** Start Supplied information **

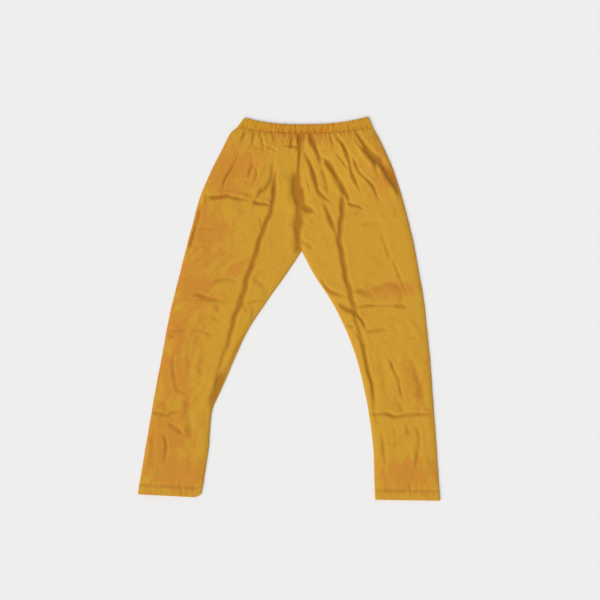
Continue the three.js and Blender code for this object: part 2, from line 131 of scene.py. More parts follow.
# Folds, each a smooth curve through its places (x, y). `depth` is how far the trough goes down,
# and is negative for a ridge. `width` is the half width, `sharp` runs from 0 for a soft fold to 1
# for a pressed crease, and `lean` raises more of the cloth on the left of the way the fold runs.
FOLD_COLUMNS = "depth width sharp lean route".split()
FRONT_FOLDS = [
    # the cloth billows out below the elastic
    (-2.2, 58, 0, 0, ((-40, 470), (-120, 285))),
    (-3.4, 58, 0, 0, ((95, 470), (215, 262))),
    (-1.8, 34, 0, 0, ((8, 400), (60, 220))),
    # gathers that the elastic lets out
    (3.8, 4, 0.4, 0, ((-98, 464), (-108, 430), (-122, 398))),
    (4.2, 3.5, 0.4, 0, ((-88, 464), (-86, 428), (-90, 386))),
    (3.8, 3.5, 0.4, 0, ((-76, 462), (-68, 424), (-58, 380))),
    (2.6, 3, 0.4, 0, ((-58, 460), (-56, 434), (-52, 414))),
    (3.2, 4, 0.4, 0, ((-38, 460), (-37, 430), (-34, 402))),
    (2.4, 3, 0.4, 0, ((-20, 458), (-12, 432), (-4, 410))),
    (4.2, 4, 0.4, 0, ((6, 458), (7, 420), (4, 378))),
    (3.4, 3.5, 0.4, 0, ((22, 458), (24, 420), (28, 382))),
    (4, 4, 0.3, 0, ((37, 458), (38, 420), (35, 378))),
    (2.4, 3, 0.4, 0, ((80, 460), (81, 432), (84, 410))),
    (3.4, 3.5, 0.4, 0, ((103, 460), (104, 424), (112, 388))),
    (2, 3, 0.4, 0, ((150, 462), (152, 440), (156, 424))),
    (2.8, 3, 0.4, 0, ((176, 464), (182, 436), (192, 410))),
    # drag lines from the front of the waist across the left hip
    (5.8, 4.5, 0.3, -0.4, ((33, 398), (44, 374), (56, 345), (66, 312), (72, 290), (84, 276),
                           (100, 263), (114, 252))),
    (4.2, 5, 0.3, -0.3, ((85, 270), (93, 242), (104, 214), (114, 190), (121, 168))),
    (6.6, 5, 0.3, -0.5, ((50, 442), (58, 412), (68, 388), (76, 366), (82, 342))),
    (3, 4.5, 0.2, -0.4, ((80, 358), (88, 325), (94, 295), (98, 270))),
    (2.2, 2.2, 0.8, 0, ((38, 342), (46, 312), (53, 288), (62, 277))),
    (7.2, 6, 0.25, -0.6, ((74, 380), (92, 362), (108, 338), (122, 314), (136, 290), (147, 266),
                          (146, 248))),
    (4, 3, 0.5, 0, ((139, 261), (156, 254), (172, 250), (186, 239))),
    (2, 2.2, 0.8, 0, ((72, 386), (90, 389), (110, 396), (130, 396))),
    (6, 4, 0.4, -0.5, ((106, 448), (120, 420), (135, 396), (147, 368), (152, 342), (161, 318),
                       (172, 294), (184, 268))),
    (3, 4, 0.2, -0.2, ((112, 388), (130, 364), (148, 340))),
    (4.6, 3.4, 0.4, -0.4, ((148, 384), (162, 360), (172, 336), (190, 318), (206, 300),
                           (216, 276), (230, 256))),
    (8, 6, 0.25, -0.6, ((154, 448), (170, 424), (186, 398), (200, 374), (212, 350), (223, 314))),
    (4, 4, 0.3, -0.2, ((157, 422), (174, 398), (194, 376))),
    (6.4, 6, 0.2, -0.5, ((196, 396), (222, 356), (244, 326), (262, 298), (277, 258))),
    (4, 13, 0, -0.2, ((206, 386), (236, 348), (262, 312), (281, 266))),
    (1.8, 2, 0.9, 0, ((128, 222), (150, 230), (172, 236), (190, 242))),
    (3.4, 3.4, 0.3, 0, ((131, 280), (130, 252), (127, 228))),
    # along and beside the front seam
    (5, 7, 0.2, 0, ((30, 448), (28, 420), (25, 392), (24, 372))),
    (3, 2.6, 0.4, 0, ((26, 392), (25, 362), (23, 312))),
    (9, 14, 0.1, 0, ((22, 356), (18, 320), (20, 292), (29, 266), (40, 242), (46, 210))),
    (5.5, 5, 0.3, 0, ((10, 274), (36, 251), (56, 241), (74, 236))),
    (3, 3, 0.4, 0, ((31, 304), (34, 272), (38, 254))),
    (7, 8.5, 0.3, 0, ((26, 286), (24, 226), (22, 180), (27, 118))),
    (2, 8, 0, 0, ((26, 218), (48, 202))),
    (2.4, 5, 0.2, 0, ((26, 166), (44, 160), (60, 144))),
    (2, 4, 0.3, 0, ((23, 154), (12, 132))),
    # right hip
    (3.8, 3, 0.5, 0.4, ((-118, 396), (-124, 374), (-138, 346), (-154, 320), (-162, 290),
                        (-165, 266))),
    (2, 3.5, 0.2, 0, ((-87, 406), (-98, 388), (-105, 376))),
    (3, 4, 0.3, 0, ((-83, 364), (-92, 340), (-101, 315))),
    (2.8, 3, 0.4, 0, ((-80, 348), (-78, 326), (-86, 308), (-99, 290))),
    (4.6, 5, 0.3, 0.4, ((-34, 374), (-40, 344), (-43, 318), (-56, 296), (-70, 282), (-77, 260))),
    (4.8, 4.5, 0.3, 0.4, ((-25, 354), (-34, 322), (-36, 296), (-38, 268), (-47, 244))),
    (3.4, 3, 0.4, 0, ((-18, 400), (6, 398), (30, 396))),
    (1.8, 2.5, 0.5, 0, ((-62, 401), (-44, 394), (-20, 381))),
    (1.6, 3, 0.3, 0, ((-82, 397), (-60, 391))),
    (5, 4.2, 0.5, 0.8, ((-212, 281), (-190, 273), (-170, 274), (-150, 276), (-126, 270),
                        (-88, 264))),
    (4.8, 4, 0.4, 0.4, ((-92, 266), (-76, 258), (-58, 257), (-40, 250))),
    (3.4, 4.5, 0.3, 0, ((-62, 300), (-76, 278), (-84, 256))),
    (2, 10, 0, 0, ((-110, 281), (-82, 273))),
    (2, 3, 0.4, 0, ((-206, 286), (-202, 270), (-206, 250))),
    (4.6, 4.5, 0.4, 0, ((-214, 264), (-223, 220), (-235, 180), (-244, 146), (-252, 112))),
    (1.8, 2.2, 0.7, 0, ((-68, 232), (-68, 208), (-66, 188))),
    (1.2, 2, 0.8, 0, ((-44, 236), (-22, 238), (0, 236))),
    # knees, where the pair was folded across
    (2.4, 5, 0.3, 0, ((-190, 60), (-170, 70), (-148, 72), (-130, 66), (-121, 56))),
    (2, 5, 0.2, 0, ((-90, 75), (-72, 64), (-54, 53))),
    (1.8, 8, 0, 0, ((-58, 60), (-56, 22))),
    (3.6, 4.5, 0.4, 0.6, ((-244, 34), (-222, 34), (-205, 28), (-184, 24), (-150, 20))),
    (2.3, 2.2, 0.9, 0.6, ((-300, 20), (-250, 22), (-180, 19), (-120, 17), (-36, 22))),
    (2.8, 3, 0.5, 0.4, ((-114, 12), (-96, 14), (-80, 20), (-60, 22), (-48, 25))),
    (2.6, 4, 0.3, 0, ((-117, 16), (-108, 4), (-99, -6))),
    (1.8, 5, 0.1, 0, ((-86, 12), (-88, -14), (-95, -37))),
    (1.6, 6, 0, 0, ((-180, 17), (-167, -12))),
    (2, 4, 0.2, 0, ((-192, -12), (-176, -26), (-158, -37))),
    (3.8, 4.5, 0.3, -0.2, ((72, 85), (84, 62), (96, 46), (112, 38), (134, 32), (150, 27))),
    (2.8, 7, 0.1, 0, ((154, 44), (178, 44), (198, 36), (214, 33))),
    (2, 7, 0.1, 0, ((204, 42), (224, 54), (246, 60), (268, 54), (282, 40))),
    (1.6, 6, 0, 0, ((276, 44), (276, 10))),
    (3, 3, 0.5, 0.5, ((153, 4), (176, 5), (196, 8), (226, 8))),
    (2, 5, 0.2, 0, ((255, 8), (276, 8), (294, 4))),
    (2.1, 2.2, 0.9, 0.4, ((96, 22), (160, 12), (240, 8), (336, 3))),
    (5, 6, 0.2, 0, ((118, 16), (134, 4), (150, -4), (168, -6))),
    (4.2, 4.5, 0.3, -0.4, ((152, 5), (166, -14), (178, -28), (186, -44), (188, -60))),
    (3.4, 3.2, 0.5, 0.6, ((182, -57), (204, -54), (226, -50), (250, -52))),
    # shins, calves and ankles
    (2.4, 3.5, 0.4, 0.4, ((-300, -52), (-280, -54), (-262, -52), (-242, -50))),
    (2, 3.5, 0.4, 0.4, ((-240, -50), (-222, -50), (-206, -58), (-178, -62))),
    (2, 4, 0.2, 0, ((-298, -66), (-274, -68))),
    (3, 3, 0.4, 0, ((-93, -28), (-110, -62), (-126, -94), (-142, -130), (-158, -168),
                    (-172, -206), (-189, -246))),
    (5.6, 7.5, 0.1, 0, ((-150, -128), (-165, -170), (-177, -204), (-184, -232), (-182, -262),
                       (-176, -290))),
    (1.9, 4.5, 0.2, -0.3, ((-280, -96), (-284, -142), (-278, -172), (-274, -196), (-258, -204),
                         (-226, -207))),
    (2.4, 9, 0, 0, ((-246, -206), (-250, -246), (-244, -290), (-242, -334))),
    (4, 3.8, 0.5, 0.6, ((-352, -252), (-320, -255), (-300, -260), (-282, -252), (-258, -252))),
    (2.8, 5, 0.2, 0, ((-302, -275), (-284, -286), (-268, -298), (-254, -312))),
    (2.4, 4, 0.3, 0, ((-308, -296), (-300, -330), (-301, -352), (-306, -392))),
    (1.4, 6, 0, 0, ((-341, -300), (-334, -345), (-342, -388))),
    (1.2, 12, 0, 0, ((-338, -366), (-306, -420))),
    (1.2, 6, 0.1, 0, ((-234, -130), (-208, -160))),
    (2.6, 4, 0.3, 0, ((140, -39), (162, -45))),
    (2.4, 3.2, 0.4, 0, ((149, -46), (166, -62), (178, -84), (186, -110), (192, -140),
                        (200, -170), (207, -204), (208, -236))),
    (1.6, 4, 0.2, 0, ((226, -78), (248, -83))),
    (1.4, 3, 0.4, 0, ((278, -70), (300, -70), (322, -72))),
    (2.6, 3.6, 0.3, -0.3, ((243, -112), (258, -152), (268, -170), (272, -194), (282, -232))),
    (2.4, 9, 0, 0, ((291, -110), (306, -150), (318, -182), (324, -212), (340, -248))),
    (2, 5, 0.1, 0, ((269, -226), (279, -254))),
    (1, 7, 0, 0, ((-316, -130), (-322, -190), (-334, -240))),
    (1, 6, 0, 0, ((-206, -70), (-212, -130), (-222, -196))),
    (0.9, 6, 0, 0, ((-236, -60), (-246, -112), (-240, -170))),
    (0.9, 8, 0, 0, ((220, -110), (232, -170), (238, -236))),
    (1.1, 5, 0.2, 0, ((-340, -212), (-318, -226), (-292, -232))),
    (1, 5, 0.1, 0, ((-326, -284), (-334, -326), (-340, -372))),
    (1, 4, 0.2, 0, ((256, -282), (262, -318), (258, -360))),
    (0.8, 4, 0.3, 0, ((-230, 200), (-196, 196), (-160, 202))),
    (0.8, 4, 0.3, 0, ((-244, 160), (-214, 152), (-180, 156))),
    (0.8, 4, 0.3, 0, ((-262, 96), (-236, 100), (-204, 94))),
    (1.8, 4, 0.3, 0, ((222, 196), (236, 156), (252, 110))),
    (2, 3.5, 0.4, 0, ((252, 128), (268, 86), (282, 54), (296, 24))),
    (1.2, 7, 0.1, 0, ((172, 204), (198, 208), (230, 214))),
    (4, 4, 0.5, 0.6, ((176, -258), (216, -257), (240, -256), (262, -264), (300, -258),
                        (376, -258))),
    (2.2, 5, 0.2, 0, ((222, -290), (230, -322), (232, -350), (240, -396))),
    (2, 5, 0.1, 0, ((287, -279), (295, -313))),
    (2.4, 5, 0.2, 0, ((310, -278), (318, -312), (316, -346), (308, -400))),
    (1.4, 4, 0.2, 0, ((233, -328), (262, -330), (286, -325))),
    # where the turned-up hems pucker
    (1.6, 3, 0.3, 0, ((-267, -426), (-260, -458))),
    (1.6, 3, 0.3, 0, ((292, -422), (298, -446), (300, -466))),
]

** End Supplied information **

- [Problem requirements]
Copy all lines above containing the string "from".

- [Correct answer]
Continue the three.js and Blender code for this object: part 2, from line 131 of scene.py. More parts follow.
# and is negative for a ridge. `width` is the half width, `sharp` runs from 0 for a soft fold to 1
    # drag lines from the front of the waist across the left hip